◆ **The task**:
For the listing that follows, give again exactly the lines from the one with "What FreeCAD Python" to the one with "import Sketcher", including both.

◆ **Data to use**:
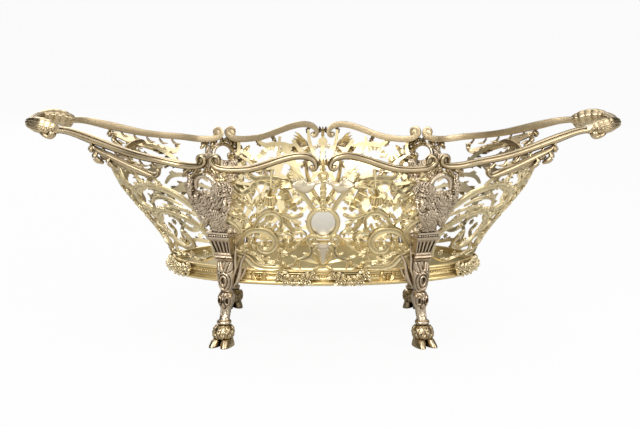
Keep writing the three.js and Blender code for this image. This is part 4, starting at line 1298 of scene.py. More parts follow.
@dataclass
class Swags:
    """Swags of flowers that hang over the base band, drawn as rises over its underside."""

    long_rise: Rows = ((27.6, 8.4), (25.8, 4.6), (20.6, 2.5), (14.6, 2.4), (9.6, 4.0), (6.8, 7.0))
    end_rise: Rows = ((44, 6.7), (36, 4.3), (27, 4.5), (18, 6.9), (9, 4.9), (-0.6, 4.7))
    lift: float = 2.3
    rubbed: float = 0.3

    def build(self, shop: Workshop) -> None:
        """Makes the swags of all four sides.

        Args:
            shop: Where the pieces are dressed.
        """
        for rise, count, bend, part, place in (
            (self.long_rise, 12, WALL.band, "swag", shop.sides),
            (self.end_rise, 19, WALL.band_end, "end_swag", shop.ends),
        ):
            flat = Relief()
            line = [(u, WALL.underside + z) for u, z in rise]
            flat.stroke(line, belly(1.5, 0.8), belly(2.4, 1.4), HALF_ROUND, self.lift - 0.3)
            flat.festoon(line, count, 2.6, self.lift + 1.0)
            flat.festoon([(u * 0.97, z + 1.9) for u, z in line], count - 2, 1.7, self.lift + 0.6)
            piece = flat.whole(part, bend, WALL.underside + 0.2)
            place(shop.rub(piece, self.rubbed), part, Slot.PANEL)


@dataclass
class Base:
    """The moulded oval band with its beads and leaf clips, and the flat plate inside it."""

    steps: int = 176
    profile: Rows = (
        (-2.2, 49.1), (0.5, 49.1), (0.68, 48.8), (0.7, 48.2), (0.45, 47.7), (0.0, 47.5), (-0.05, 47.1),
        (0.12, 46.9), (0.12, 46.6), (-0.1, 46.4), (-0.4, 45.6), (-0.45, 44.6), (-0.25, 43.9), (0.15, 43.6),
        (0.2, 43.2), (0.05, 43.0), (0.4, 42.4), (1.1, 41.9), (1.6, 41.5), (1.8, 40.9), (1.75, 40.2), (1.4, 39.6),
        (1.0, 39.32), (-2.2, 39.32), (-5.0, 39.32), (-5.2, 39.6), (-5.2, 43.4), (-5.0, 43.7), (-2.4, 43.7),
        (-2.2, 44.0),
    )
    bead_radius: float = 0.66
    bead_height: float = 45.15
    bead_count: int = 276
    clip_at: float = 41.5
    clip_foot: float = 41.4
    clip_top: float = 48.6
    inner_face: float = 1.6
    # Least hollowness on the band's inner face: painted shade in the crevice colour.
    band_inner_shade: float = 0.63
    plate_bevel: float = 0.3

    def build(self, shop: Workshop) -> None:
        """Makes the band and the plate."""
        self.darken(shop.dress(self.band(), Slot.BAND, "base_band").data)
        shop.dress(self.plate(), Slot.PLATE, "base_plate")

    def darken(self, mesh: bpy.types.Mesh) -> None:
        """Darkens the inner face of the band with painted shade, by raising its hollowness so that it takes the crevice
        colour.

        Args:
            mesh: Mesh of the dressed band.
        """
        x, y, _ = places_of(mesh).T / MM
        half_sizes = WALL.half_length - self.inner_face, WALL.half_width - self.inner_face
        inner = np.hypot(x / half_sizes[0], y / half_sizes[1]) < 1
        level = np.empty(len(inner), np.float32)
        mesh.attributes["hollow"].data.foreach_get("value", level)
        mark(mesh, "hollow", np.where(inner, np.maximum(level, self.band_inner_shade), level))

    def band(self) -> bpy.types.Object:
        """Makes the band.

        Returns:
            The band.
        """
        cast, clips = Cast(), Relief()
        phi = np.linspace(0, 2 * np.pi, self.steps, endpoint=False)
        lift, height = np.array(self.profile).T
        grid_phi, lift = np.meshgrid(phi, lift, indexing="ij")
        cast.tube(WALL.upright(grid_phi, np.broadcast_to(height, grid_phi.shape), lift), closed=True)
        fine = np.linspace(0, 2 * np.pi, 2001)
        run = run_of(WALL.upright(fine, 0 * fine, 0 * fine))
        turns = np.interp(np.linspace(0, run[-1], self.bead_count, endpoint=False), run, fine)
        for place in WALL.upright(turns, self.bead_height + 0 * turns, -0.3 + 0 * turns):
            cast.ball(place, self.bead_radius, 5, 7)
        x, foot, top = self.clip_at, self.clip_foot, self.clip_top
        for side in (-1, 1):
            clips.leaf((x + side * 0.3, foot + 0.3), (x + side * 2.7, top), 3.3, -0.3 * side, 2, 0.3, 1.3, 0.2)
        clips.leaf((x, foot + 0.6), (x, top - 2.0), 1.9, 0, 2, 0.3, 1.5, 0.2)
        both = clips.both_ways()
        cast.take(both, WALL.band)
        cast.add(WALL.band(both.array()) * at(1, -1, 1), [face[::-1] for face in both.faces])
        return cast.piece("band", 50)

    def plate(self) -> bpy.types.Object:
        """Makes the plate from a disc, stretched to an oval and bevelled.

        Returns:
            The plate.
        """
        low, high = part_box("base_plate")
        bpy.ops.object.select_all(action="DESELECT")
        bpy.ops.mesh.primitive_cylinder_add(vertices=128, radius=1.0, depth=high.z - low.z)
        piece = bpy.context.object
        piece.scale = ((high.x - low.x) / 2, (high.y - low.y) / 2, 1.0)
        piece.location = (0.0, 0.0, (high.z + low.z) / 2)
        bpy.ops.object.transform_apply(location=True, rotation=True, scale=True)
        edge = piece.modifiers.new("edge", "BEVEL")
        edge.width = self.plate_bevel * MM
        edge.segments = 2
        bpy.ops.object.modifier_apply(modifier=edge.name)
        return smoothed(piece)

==

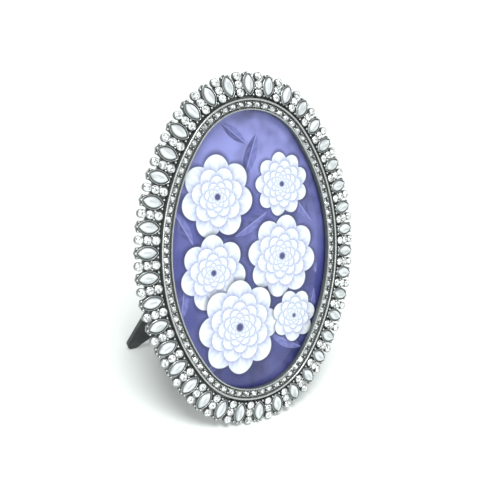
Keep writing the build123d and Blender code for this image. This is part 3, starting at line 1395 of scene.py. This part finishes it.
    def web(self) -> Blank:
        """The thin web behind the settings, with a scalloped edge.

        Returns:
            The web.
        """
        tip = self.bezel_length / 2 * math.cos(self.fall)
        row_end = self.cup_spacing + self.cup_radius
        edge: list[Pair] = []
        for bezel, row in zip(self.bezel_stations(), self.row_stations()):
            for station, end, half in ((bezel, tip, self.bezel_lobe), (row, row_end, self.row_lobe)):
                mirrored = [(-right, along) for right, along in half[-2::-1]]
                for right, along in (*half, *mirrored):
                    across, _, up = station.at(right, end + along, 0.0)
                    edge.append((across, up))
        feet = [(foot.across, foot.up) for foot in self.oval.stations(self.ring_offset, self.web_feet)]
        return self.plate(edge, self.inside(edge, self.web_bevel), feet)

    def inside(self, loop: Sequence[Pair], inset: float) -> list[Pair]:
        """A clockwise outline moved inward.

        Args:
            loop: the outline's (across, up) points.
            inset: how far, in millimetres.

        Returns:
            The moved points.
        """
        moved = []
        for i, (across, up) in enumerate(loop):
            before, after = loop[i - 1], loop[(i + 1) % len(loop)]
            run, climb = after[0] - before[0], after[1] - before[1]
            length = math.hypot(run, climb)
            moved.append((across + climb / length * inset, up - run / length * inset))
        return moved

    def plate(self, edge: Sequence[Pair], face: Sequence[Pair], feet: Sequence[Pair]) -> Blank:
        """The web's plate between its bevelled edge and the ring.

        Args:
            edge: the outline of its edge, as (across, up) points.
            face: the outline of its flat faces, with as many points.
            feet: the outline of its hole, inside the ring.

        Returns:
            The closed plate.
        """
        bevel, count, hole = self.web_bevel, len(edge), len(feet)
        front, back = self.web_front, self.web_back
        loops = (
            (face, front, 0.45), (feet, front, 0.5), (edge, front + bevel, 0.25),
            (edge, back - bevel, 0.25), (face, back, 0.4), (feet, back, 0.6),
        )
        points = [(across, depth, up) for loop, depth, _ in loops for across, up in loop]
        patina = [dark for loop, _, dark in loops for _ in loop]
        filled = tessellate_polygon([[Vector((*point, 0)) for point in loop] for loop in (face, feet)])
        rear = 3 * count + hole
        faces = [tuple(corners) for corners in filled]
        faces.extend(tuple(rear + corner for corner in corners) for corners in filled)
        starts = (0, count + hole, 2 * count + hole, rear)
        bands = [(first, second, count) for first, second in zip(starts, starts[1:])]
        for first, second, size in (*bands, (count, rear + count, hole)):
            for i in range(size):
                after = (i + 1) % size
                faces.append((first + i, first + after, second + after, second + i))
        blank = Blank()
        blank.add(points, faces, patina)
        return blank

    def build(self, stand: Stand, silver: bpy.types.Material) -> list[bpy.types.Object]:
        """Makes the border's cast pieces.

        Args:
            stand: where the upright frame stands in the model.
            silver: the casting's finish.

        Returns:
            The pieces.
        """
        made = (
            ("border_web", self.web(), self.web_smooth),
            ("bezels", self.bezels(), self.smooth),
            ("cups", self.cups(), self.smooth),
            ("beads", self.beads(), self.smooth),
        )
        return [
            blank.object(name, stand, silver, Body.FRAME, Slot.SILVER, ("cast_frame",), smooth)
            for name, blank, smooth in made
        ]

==

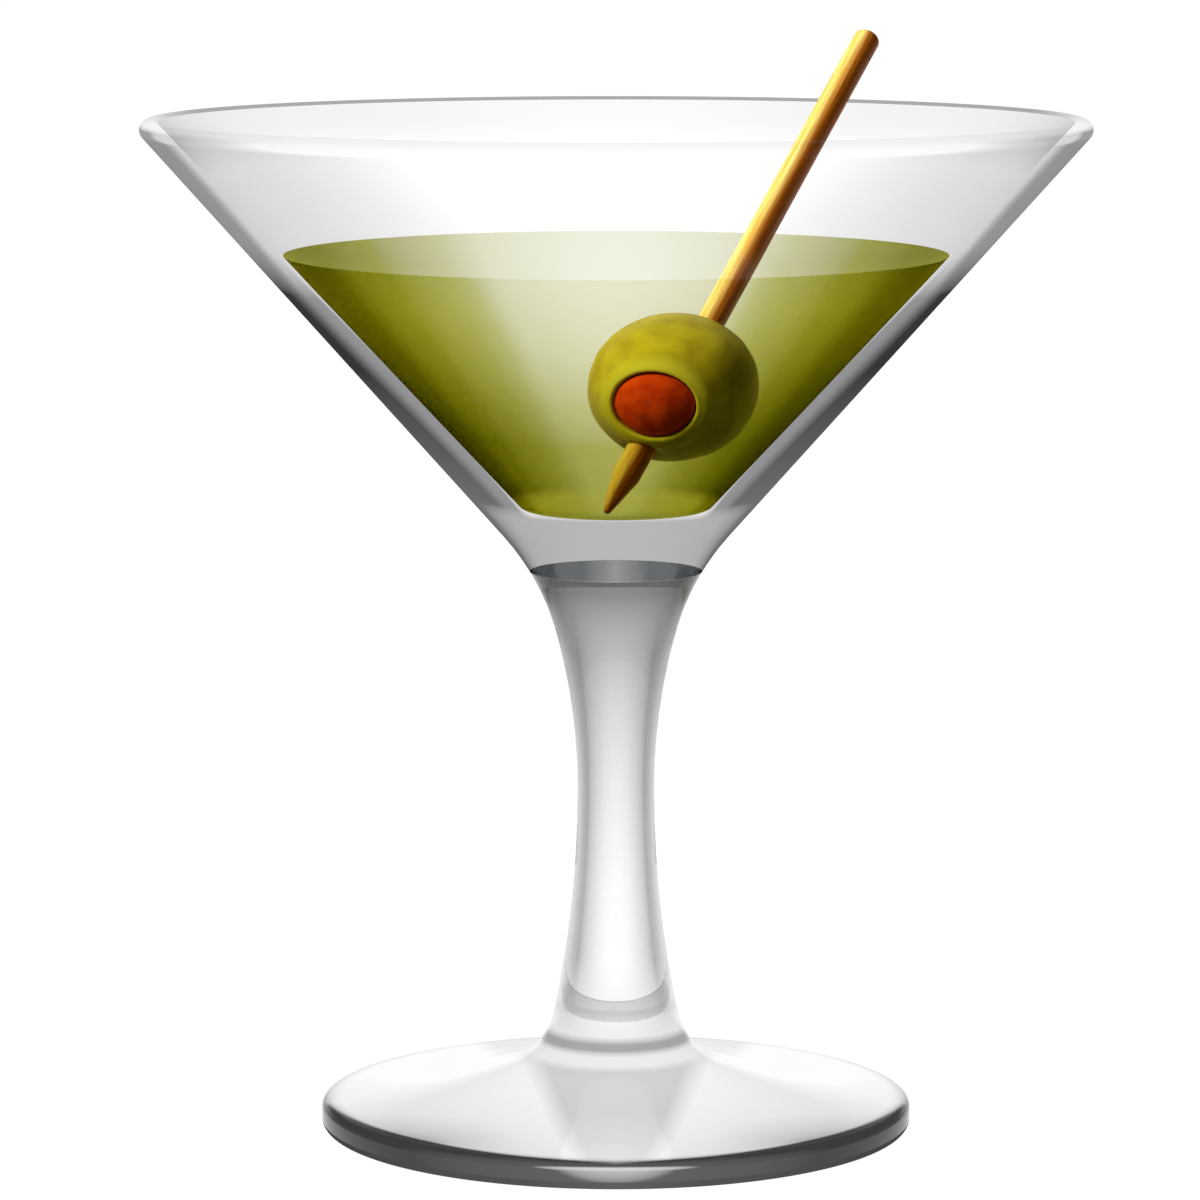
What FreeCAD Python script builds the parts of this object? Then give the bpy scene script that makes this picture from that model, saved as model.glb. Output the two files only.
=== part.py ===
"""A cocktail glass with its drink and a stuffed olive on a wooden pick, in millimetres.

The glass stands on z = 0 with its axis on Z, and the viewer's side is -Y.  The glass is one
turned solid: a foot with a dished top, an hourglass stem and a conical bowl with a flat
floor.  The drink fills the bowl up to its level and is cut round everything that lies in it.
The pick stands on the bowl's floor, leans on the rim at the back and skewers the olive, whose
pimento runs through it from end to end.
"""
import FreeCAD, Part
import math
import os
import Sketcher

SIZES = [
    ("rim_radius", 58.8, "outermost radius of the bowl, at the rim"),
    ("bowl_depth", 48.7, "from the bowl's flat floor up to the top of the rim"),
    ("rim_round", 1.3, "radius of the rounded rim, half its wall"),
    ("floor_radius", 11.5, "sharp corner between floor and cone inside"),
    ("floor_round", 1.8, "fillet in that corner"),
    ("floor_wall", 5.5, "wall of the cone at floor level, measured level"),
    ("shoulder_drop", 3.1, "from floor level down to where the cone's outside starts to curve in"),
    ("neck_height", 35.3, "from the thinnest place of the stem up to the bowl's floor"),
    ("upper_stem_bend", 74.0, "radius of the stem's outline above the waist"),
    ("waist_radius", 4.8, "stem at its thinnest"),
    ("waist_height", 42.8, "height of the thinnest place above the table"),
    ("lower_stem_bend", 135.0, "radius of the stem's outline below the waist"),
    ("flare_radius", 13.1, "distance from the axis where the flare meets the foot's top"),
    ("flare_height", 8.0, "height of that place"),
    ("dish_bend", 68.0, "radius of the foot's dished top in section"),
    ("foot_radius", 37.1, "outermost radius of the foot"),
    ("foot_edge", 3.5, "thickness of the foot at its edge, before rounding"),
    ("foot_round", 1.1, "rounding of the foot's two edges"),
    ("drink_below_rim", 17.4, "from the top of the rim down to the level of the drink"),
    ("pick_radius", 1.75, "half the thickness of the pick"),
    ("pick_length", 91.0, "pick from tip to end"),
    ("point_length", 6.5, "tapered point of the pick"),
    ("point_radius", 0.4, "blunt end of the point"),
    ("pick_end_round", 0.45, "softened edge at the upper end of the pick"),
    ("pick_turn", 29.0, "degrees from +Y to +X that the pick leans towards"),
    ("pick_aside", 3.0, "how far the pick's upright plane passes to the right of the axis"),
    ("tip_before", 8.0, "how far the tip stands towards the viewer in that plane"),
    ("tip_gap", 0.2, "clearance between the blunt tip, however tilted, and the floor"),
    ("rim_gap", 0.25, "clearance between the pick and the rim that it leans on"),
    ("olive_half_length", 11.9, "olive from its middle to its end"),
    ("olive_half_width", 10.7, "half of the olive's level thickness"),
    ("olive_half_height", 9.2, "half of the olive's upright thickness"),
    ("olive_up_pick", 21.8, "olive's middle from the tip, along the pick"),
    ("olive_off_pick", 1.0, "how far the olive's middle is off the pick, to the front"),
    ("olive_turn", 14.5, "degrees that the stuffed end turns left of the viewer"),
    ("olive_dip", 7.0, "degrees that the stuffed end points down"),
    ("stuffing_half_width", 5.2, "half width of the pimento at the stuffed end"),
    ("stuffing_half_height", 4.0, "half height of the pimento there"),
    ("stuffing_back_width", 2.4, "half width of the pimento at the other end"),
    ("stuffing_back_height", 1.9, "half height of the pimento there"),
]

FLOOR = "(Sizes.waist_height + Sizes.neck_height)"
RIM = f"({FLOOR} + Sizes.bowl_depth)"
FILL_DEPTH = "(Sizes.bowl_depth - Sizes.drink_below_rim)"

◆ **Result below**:
What FreeCAD Python script builds the parts of this object? Then give the bpy scene script that makes this picture from that model, saved as model.glb. Output the two files only.
=== part.py ===
"""A cocktail glass with its drink and a stuffed olive on a wooden pick, in millimetres.

The glass stands on z = 0 with its axis on Z, and the viewer's side is -Y.  The glass is one
turned solid: a foot with a dished top, an hourglass stem and a conical bowl with a flat
floor.  The drink fills the bowl up to its level and is cut round everything that lies in it.
The pick stands on the bowl's floor, leans on the rim at the back and skewers the olive, whose
pimento runs through it from end to end.
"""
import FreeCAD, Part
import math
import os
import Sketcher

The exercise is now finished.